The paper points out, however, that Snowden revealed a litany of government abuses and illegal activity beyond the mass collection of phone and Internet data, among them breaking federal privacy laws thousands of times a year, tapping into major communications hubs around the world, and undermining basic encryption systems of the Internet.
The paper contends that the revelations exposed how the agency grossly exceeded its mandate and abused its authority. As proof, it says, two federal judges have since accused the NSA of violating the Constitution, and a panel appointed by President Barack Obama criticized the agency for its invasions of privacy, calling for a significant overhaul of its operations.
"It is time for the United States to offer Mr. Snowden a plea bargain or some form of clemency that would allow him to return home, face at least substantially reduced punishment in light of his role as whistle-blower, and have the hope of a life advocating for greater privacy and far stronger oversight of the runaway intelligence community," the paper said.
The paper notes that Snowden had reported his misgivings to two superiors, and despite President Barack Obama's claim that he had issued an executive order to protect whistle-blowers, that protection only applied to intelligence employees, not contractors. Meanwhile, there is no evidence to support claims that Snowden's disclosures hurt the nation's security.

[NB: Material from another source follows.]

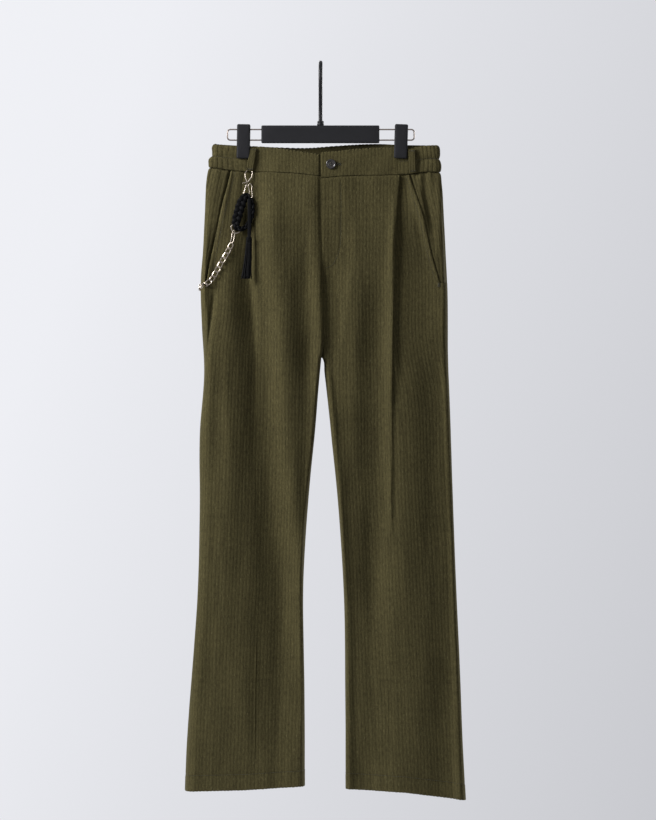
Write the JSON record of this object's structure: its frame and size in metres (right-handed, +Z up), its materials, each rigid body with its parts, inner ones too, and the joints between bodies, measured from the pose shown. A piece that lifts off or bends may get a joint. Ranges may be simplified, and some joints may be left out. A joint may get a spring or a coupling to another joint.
{
  "type": "corduroy trousers on a clip hanger",
  "caption": "Straight-leg wide-wale corduroy trousers with reverse pleats, slanted pockets, an elasticated back waist and a clip-on chain, held flat by a clip hanger.",
  "frame": {"origin": "inside top of the hanger's hook, where it sits on a rail", "axes": "+Z up, -Y towards the front of the trousers, +X towards the wearer's left"},
  "size_m": [0.4492, 0.0866, 1.1823],
  "materials": {
    "corduroy": "wide-wale cotton corduroy, olive brown",
    "black_plastic": "matte",
    "black_steel": "black coated wire",
    "nickel_wire": "dull nickel",
    "dark_horn": "polished, dark brown grey",
    "bright_steel": "bright plated",
    "black_leather": "braided, satin"
  },
  "bodies": {
    "root": {"front_right": "corduroy", "front_left": "corduroy", "back_right": "corduroy", "back_left": "corduroy", "pocket_facing_right": "corduroy", "pocket_facing_left": "corduroy", "waistband_front_right": "corduroy", "waistband_front_left": "corduroy", "waistband_elastic": "corduroy", "belt_loop_right": "corduroy", "belt_loop_left": "corduroy", "belt_loop_back_right": "corduroy", "belt_loop_back_left": "corduroy", "belt_loop_back_centre": "corduroy", "button": "dark_horn", "clasp": "bright_steel", "clasp_swivel": "bright_steel", "tassel_ring": "bright_steel", "fob_ring": "bright_steel", "chain": "bright_steel", "braided_fob": "black_leather", "tassel": "black_leather", "hook": "black_steel", "hook_collar": "black_steel", "bar": "black_plastic", "slide_wire_right": "nickel_wire", "slide_wire_left": "nickel_wire", "clip_right_front": "black_plastic", "clip_right_back": "black_plastic", "clip_right_spring": "nickel_wire", "clip_left_front": "black_plastic", "clip_left_back": "black_plastic", "clip_left_spring": "nickel_wire"}
  },
  "joints": []
}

"When someone reveals that government officials have routinely and deliberately broken the law, that person should not face life in prison at the hands of the same government. That's why Rick Ledgett, who leads the NSA's task force on the Snowden leaks, recently told CBS News
that he would consider amnesty if Mr. Snowden would stop any additional leaks. And it's why President Obama should tell his aides to begin finding a way to end Mr. Snowden's vilification and give him an incentive to return home," the paper concludes.